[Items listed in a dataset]

────────────────────────────────────────

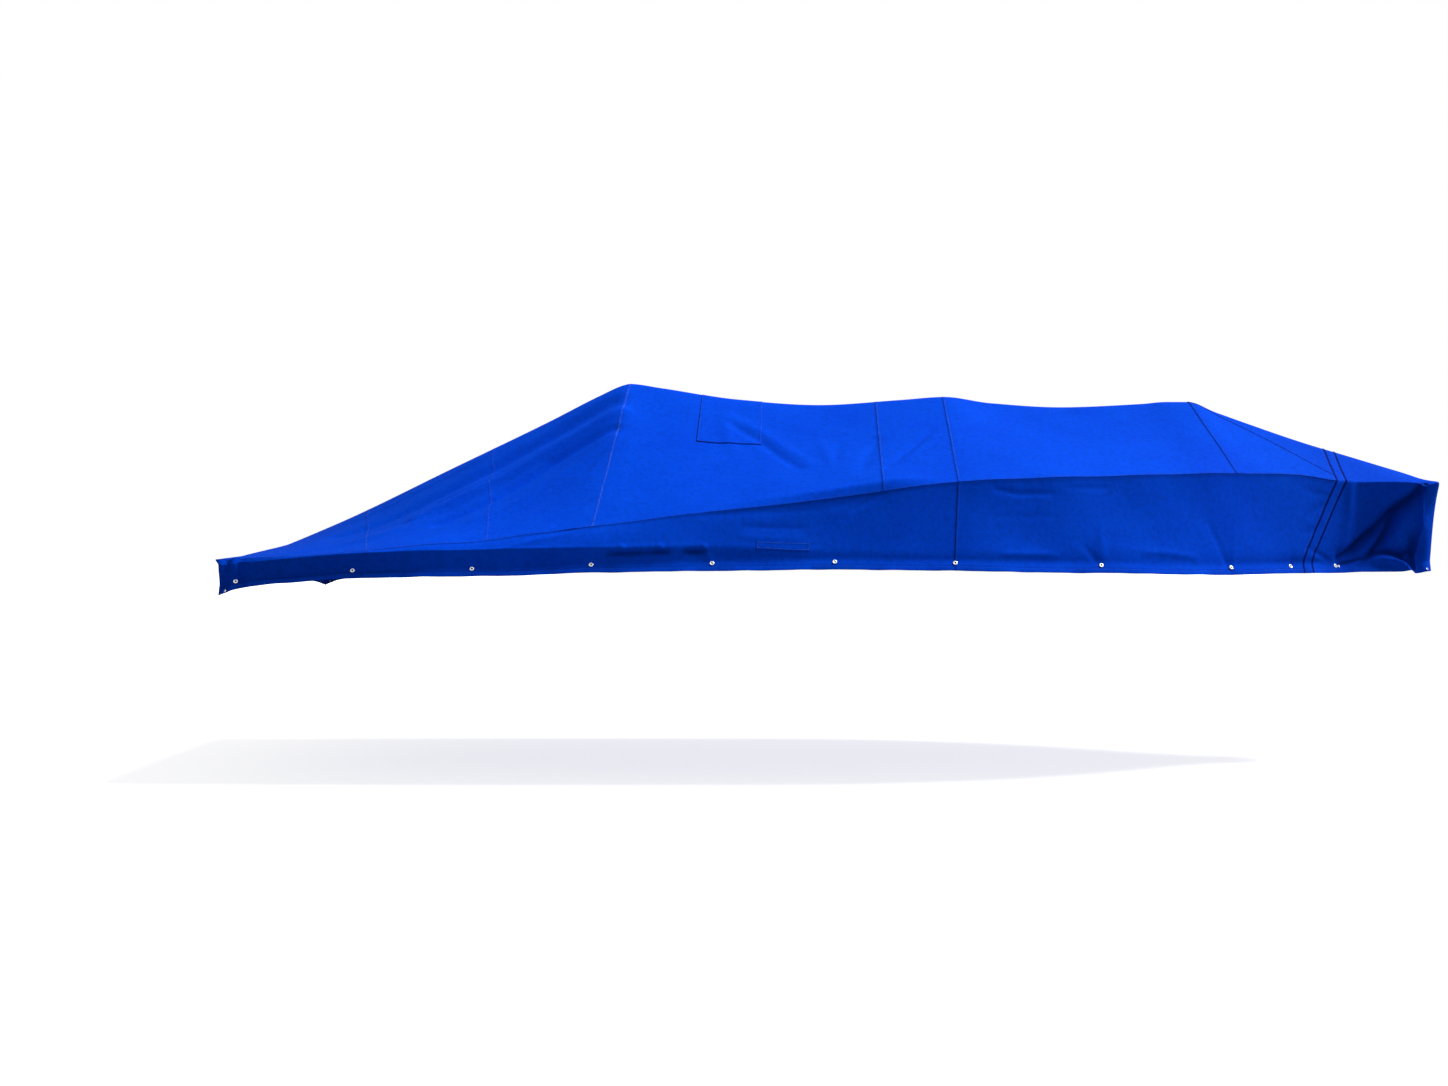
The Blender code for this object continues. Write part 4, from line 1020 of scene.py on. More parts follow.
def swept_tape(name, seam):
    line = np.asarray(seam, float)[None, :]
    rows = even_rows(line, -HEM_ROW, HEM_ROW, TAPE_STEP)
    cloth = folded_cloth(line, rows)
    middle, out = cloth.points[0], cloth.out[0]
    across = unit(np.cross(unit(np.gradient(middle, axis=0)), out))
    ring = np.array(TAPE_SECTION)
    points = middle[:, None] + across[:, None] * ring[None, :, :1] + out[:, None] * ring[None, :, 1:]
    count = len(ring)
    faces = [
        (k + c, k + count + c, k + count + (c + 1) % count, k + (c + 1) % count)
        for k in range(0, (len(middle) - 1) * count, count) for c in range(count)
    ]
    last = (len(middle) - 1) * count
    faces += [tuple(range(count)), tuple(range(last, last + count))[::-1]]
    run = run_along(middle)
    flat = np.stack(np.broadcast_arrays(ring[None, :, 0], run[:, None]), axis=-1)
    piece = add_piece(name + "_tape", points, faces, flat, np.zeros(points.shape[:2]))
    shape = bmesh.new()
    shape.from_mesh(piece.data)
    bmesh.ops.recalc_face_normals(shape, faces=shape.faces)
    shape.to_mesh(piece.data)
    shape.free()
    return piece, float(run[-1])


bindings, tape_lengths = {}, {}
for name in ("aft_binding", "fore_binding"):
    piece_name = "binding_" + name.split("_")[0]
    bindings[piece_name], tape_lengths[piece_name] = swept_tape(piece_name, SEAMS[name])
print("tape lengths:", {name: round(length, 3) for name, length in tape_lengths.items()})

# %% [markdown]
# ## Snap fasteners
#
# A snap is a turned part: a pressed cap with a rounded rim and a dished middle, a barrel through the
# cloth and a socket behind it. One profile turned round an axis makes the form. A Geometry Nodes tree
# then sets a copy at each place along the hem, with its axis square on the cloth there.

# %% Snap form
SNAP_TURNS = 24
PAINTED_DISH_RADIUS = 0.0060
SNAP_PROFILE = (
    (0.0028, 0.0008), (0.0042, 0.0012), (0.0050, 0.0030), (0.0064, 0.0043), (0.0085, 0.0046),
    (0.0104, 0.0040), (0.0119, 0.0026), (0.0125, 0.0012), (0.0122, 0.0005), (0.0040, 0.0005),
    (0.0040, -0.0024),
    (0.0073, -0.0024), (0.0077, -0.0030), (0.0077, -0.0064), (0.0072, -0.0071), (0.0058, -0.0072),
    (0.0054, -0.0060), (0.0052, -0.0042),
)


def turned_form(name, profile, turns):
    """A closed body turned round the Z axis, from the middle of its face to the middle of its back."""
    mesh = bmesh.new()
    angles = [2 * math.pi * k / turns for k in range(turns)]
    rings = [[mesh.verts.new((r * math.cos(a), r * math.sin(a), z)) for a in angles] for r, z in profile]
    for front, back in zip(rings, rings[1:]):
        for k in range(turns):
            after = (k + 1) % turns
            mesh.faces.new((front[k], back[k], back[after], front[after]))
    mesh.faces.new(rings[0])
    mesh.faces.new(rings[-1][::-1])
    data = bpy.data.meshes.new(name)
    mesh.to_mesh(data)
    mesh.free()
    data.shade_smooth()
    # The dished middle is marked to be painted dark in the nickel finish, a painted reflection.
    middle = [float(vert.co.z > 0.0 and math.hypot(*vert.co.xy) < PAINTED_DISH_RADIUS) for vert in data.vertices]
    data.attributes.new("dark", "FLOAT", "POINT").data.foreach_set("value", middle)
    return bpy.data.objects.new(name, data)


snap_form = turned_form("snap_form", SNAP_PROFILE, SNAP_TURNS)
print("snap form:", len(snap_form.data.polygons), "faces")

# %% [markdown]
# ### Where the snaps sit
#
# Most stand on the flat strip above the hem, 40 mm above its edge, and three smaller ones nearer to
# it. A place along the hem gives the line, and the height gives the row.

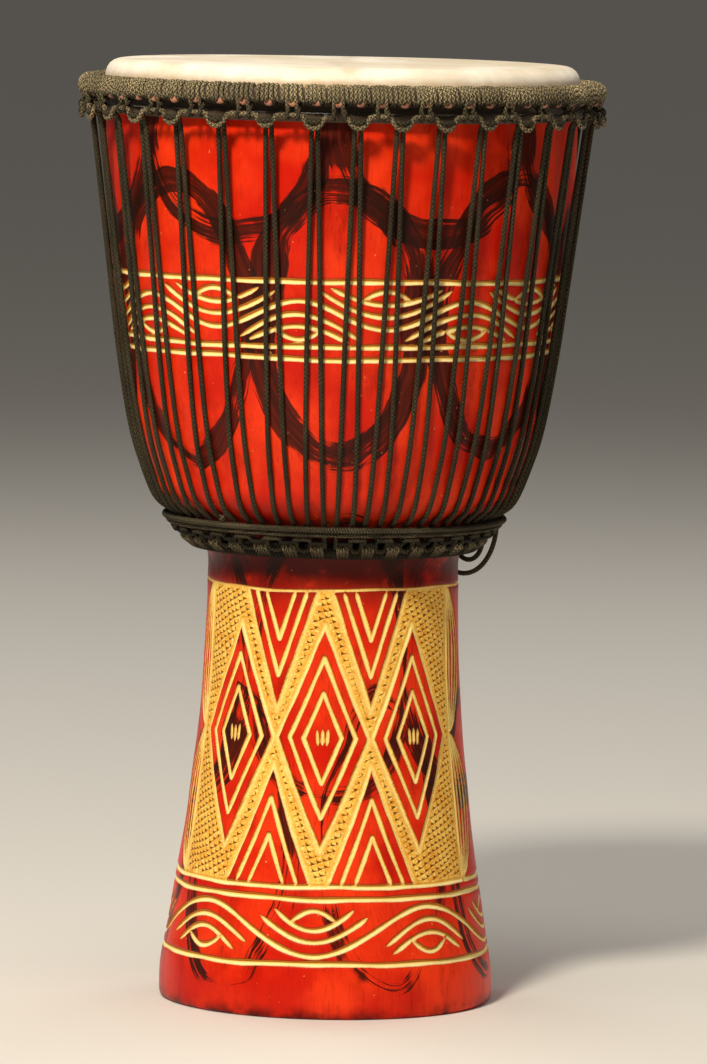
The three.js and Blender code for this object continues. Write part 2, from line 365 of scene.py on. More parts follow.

────────────────────────────────────────

Send back every record, precisely as written.

RESULT OF THE EXERCISE:
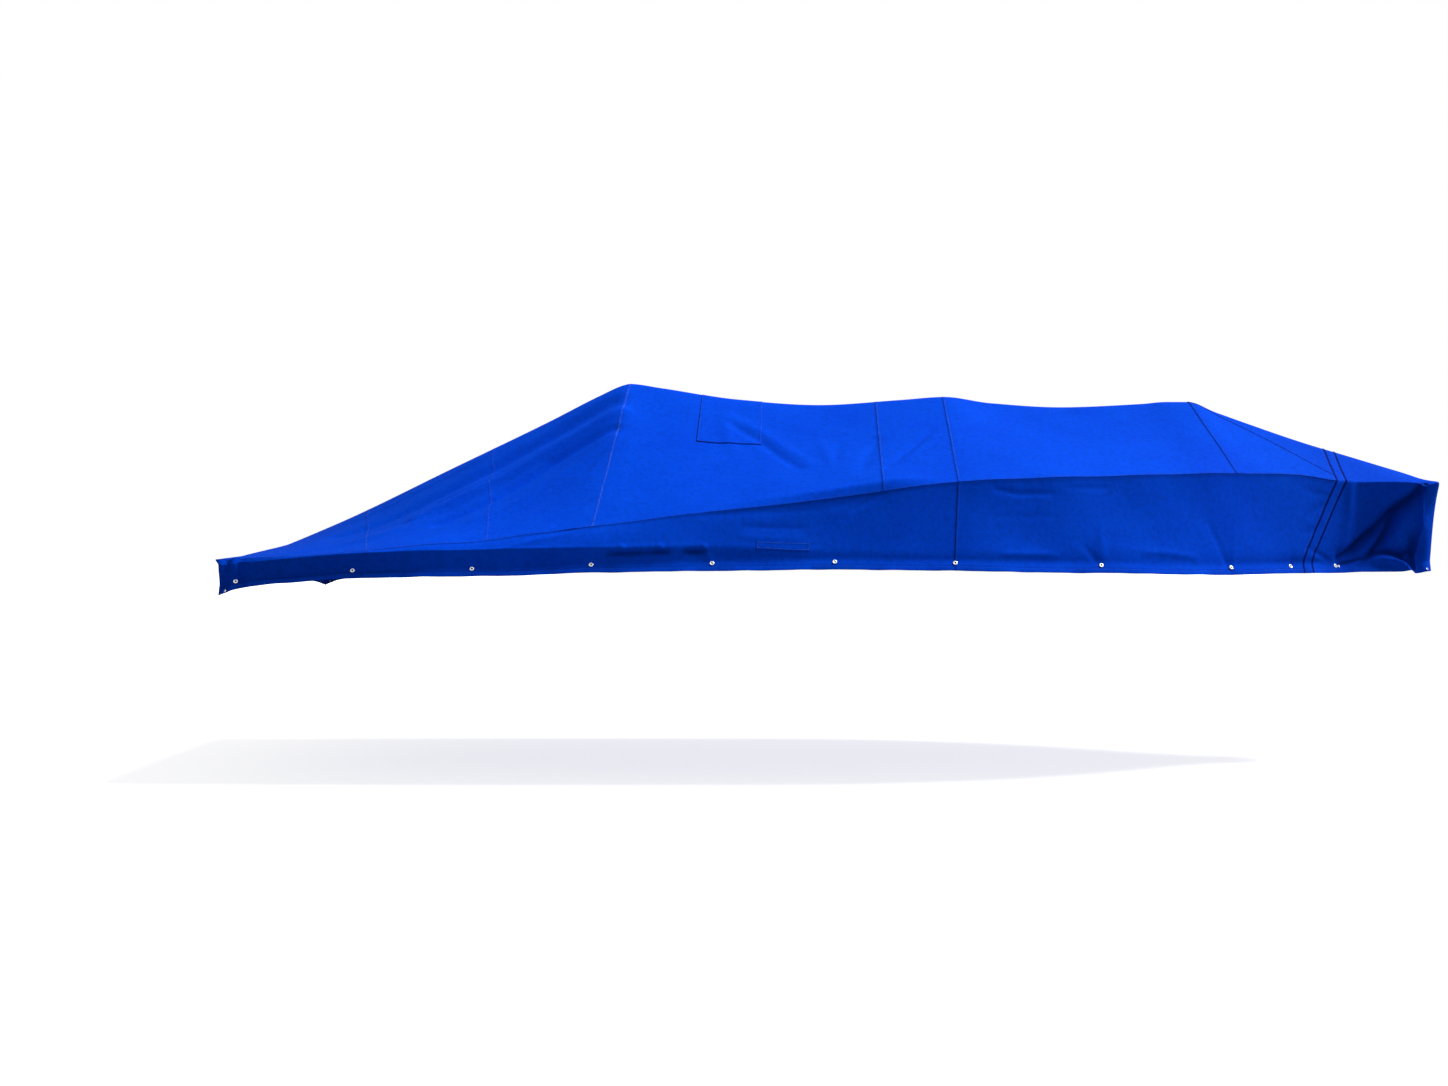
The Blender code for this object continues. Write part 4, from line 1020 of scene.py on. More parts follow.
def swept_tape(name, seam):
    line = np.asarray(seam, float)[None, :]
    rows = even_rows(line, -HEM_ROW, HEM_ROW, TAPE_STEP)
    cloth = folded_cloth(line, rows)
    middle, out = cloth.points[0], cloth.out[0]
    across = unit(np.cross(unit(np.gradient(middle, axis=0)), out))
    ring = np.array(TAPE_SECTION)
    points = middle[:, None] + across[:, None] * ring[None, :, :1] + out[:, None] * ring[None, :, 1:]
    count = len(ring)
    faces = [
        (k + c, k + count + c, k + count + (c + 1) % count, k + (c + 1) % count)
        for k in range(0, (len(middle) - 1) * count, count) for c in range(count)
    ]
    last = (len(middle) - 1) * count
    faces += [tuple(range(count)), tuple(range(last, last + count))[::-1]]
    run = run_along(middle)
    flat = np.stack(np.broadcast_arrays(ring[None, :, 0], run[:, None]), axis=-1)
    piece = add_piece(name + "_tape", points, faces, flat, np.zeros(points.shape[:2]))
    shape = bmesh.new()
    shape.from_mesh(piece.data)
    bmesh.ops.recalc_face_normals(shape, faces=shape.faces)
    shape.to_mesh(piece.data)
    shape.free()
    return piece, float(run[-1])


bindings, tape_lengths = {}, {}
for name in ("aft_binding", "fore_binding"):
    piece_name = "binding_" + name.split("_")[0]
    bindings[piece_name], tape_lengths[piece_name] = swept_tape(piece_name, SEAMS[name])
print("tape lengths:", {name: round(length, 3) for name, length in tape_lengths.items()})

# %% [markdown]
# ## Snap fasteners
#
# A snap is a turned part: a pressed cap with a rounded rim and a dished middle, a barrel through the
# cloth and a socket behind it. One profile turned round an axis makes the form. A Geometry Nodes tree
# then sets a copy at each place along the hem, with its axis square on the cloth there.

# %% Snap form
SNAP_TURNS = 24
PAINTED_DISH_RADIUS = 0.0060
SNAP_PROFILE = (
    (0.0028, 0.0008), (0.0042, 0.0012), (0.0050, 0.0030), (0.0064, 0.0043), (0.0085, 0.0046),
    (0.0104, 0.0040), (0.0119, 0.0026), (0.0125, 0.0012), (0.0122, 0.0005), (0.0040, 0.0005),
    (0.0040, -0.0024),
    (0.0073, -0.0024), (0.0077, -0.0030), (0.0077, -0.0064), (0.0072, -0.0071), (0.0058, -0.0072),
    (0.0054, -0.0060), (0.0052, -0.0042),
)


def turned_form(name, profile, turns):
    """A closed body turned round the Z axis, from the middle of its face to the middle of its back."""
    mesh = bmesh.new()
    angles = [2 * math.pi * k / turns for k in range(turns)]
    rings = [[mesh.verts.new((r * math.cos(a), r * math.sin(a), z)) for a in angles] for r, z in profile]
    for front, back in zip(rings, rings[1:]):
        for k in range(turns):
            after = (k + 1) % turns
            mesh.faces.new((front[k], back[k], back[after], front[after]))
    mesh.faces.new(rings[0])
    mesh.faces.new(rings[-1][::-1])
    data = bpy.data.meshes.new(name)
    mesh.to_mesh(data)
    mesh.free()
    data.shade_smooth()
    # The dished middle is marked to be painted dark in the nickel finish, a painted reflection.
    middle = [float(vert.co.z > 0.0 and math.hypot(*vert.co.xy) < PAINTED_DISH_RADIUS) for vert in data.vertices]
    data.attributes.new("dark", "FLOAT", "POINT").data.foreach_set("value", middle)
    return bpy.data.objects.new(name, data)


snap_form = turned_form("snap_form", SNAP_PROFILE, SNAP_TURNS)
print("snap form:", len(snap_form.data.polygons), "faces")

# %% [markdown]
# ### Where the snaps sit
#
# Most stand on the flat strip above the hem, 40 mm above its edge, and three smaller ones nearer to
# it. A place along the hem gives the line, and the height gives the row.

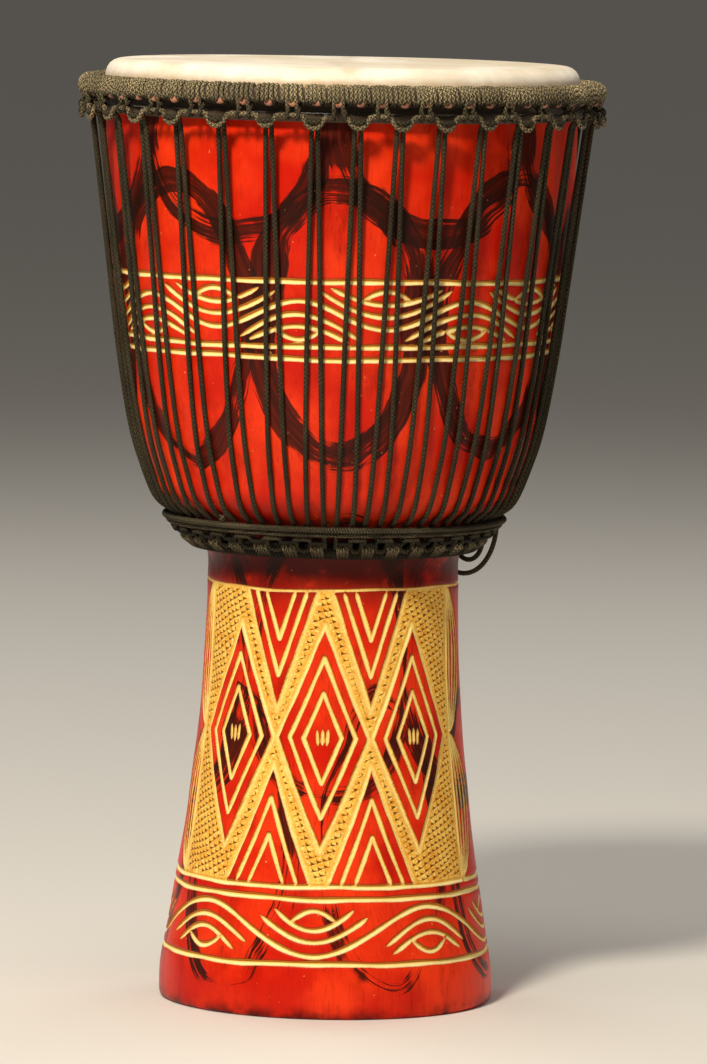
The three.js and Blender code for this object continues. Write part 2, from line 365 of scene.py on. More parts follow.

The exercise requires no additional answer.